Milliardenschwere Rüstungsdeals

Für viele EU-Staaten geht es bei Waffenverkäufen um wirtschaftliche Interessen. Riad war zwischen 2008 und 2017 nach Indien Frankreichs zweitgrößter Waffenkunde, mit Geschäften in Höhe von etwa zwölf Milliarden Euro. Im vergangenen Jahr verkaufte Paris Waffen im Wert von rund 1,4 Milliarden Euro nach Saudi-Arabien. 2016 war Frankreich der achtgrößte Waffenlieferant für das Königreich – an der Spitze standen die USA, China und Deutschland.

Vom deutschen Lieferstopp zeigte sich Riad nur wenig beeindruckt. Laut Außenminister al-Dschubeir hat man aus verschiedenen Gründen schon vor Jahren aufgehört, Waffen aus Deutschland zu kaufen. Der deutsche Schritt sei somit „mehr symbolisch als praktisch“, und somit „kein Problem“.

EU-Parlament stimmte für Resolution

Das Europaparlament verabschiedete unterdessen am Donnerstag in Straßburg mit überwältigender Mehrheit eine Resolution. Saudi-Arabien wird darin zu einer umfassenden Aufklärung der Tat aufgefordert. Außerdem werden darin die Bedeutung der Pressefreiheit und der Schutz von Journalisten und Journalistinnen unterstrichen.

Der ÖVP-Delegationsleiter Othmar Karas hatte zuvor ein gemeinsames Vorgehen der EU und ein Verbot von Waffenlieferungen an Saudi-Arabien gefordert. „Moral geht vor Geschäft“, so Karas.

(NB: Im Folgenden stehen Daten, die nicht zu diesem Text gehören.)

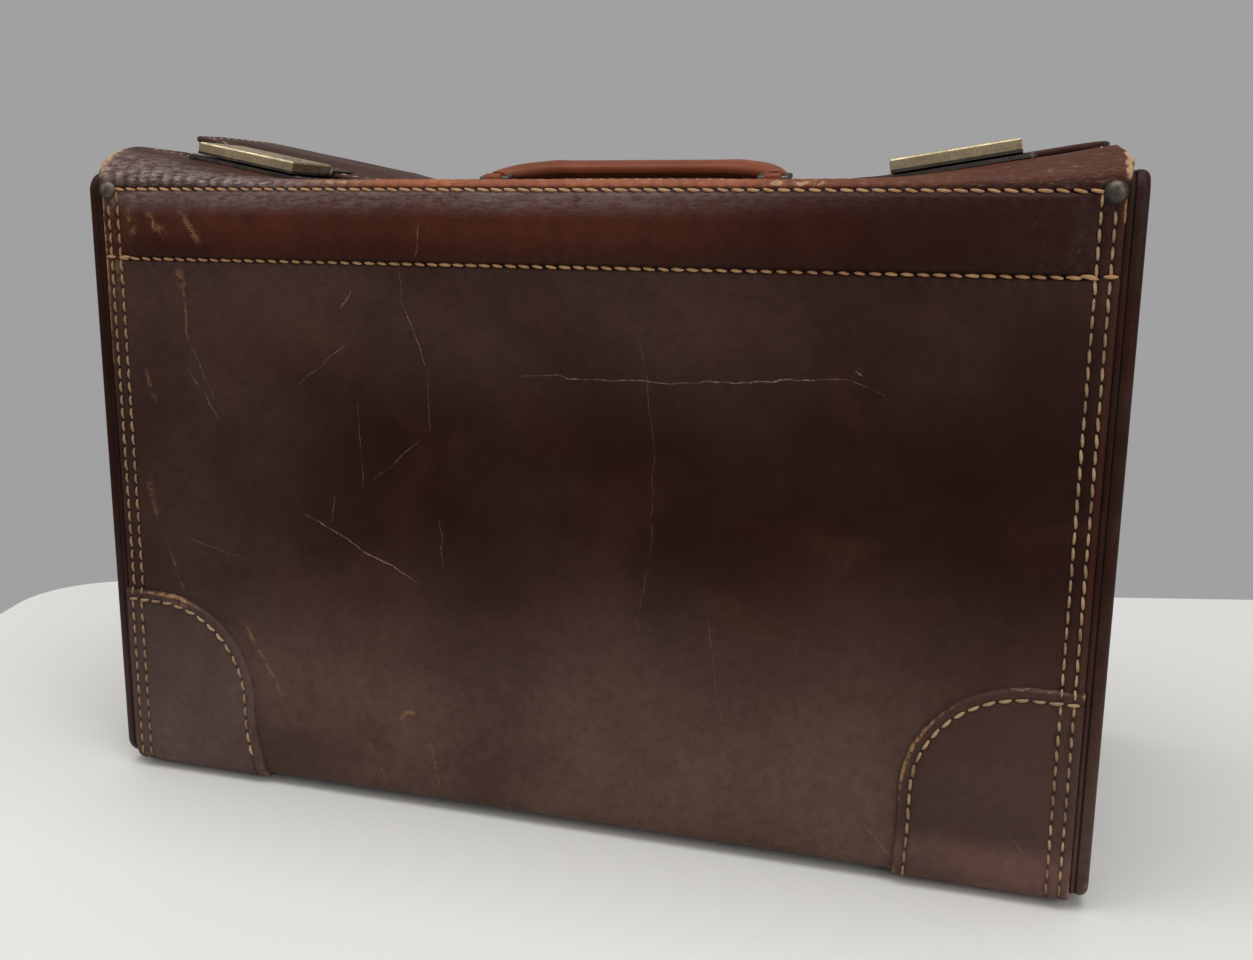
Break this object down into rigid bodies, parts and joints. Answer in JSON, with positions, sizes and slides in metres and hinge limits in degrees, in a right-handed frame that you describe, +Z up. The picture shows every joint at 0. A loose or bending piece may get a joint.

Der SPÖ-Europaabgeordnete Josef Weidenholzer hatte die Ermordung Khashoggis als „eine unvorstellbare Bestialität wie aus einem Horrorfilm“ bezeichnet. Das saudi-arabische „Regime konnte sich jahrelang alles leisten“, kritisierte sein SPÖ-Kollege Eugen Freund, und der grüne Michel Reimon forderte die Bundesregierung auf, Waffenexporte in das Königreich angesichts von allein 27.000 exportierten Glock-Pistolen im Jahr 2017 zu verbieten.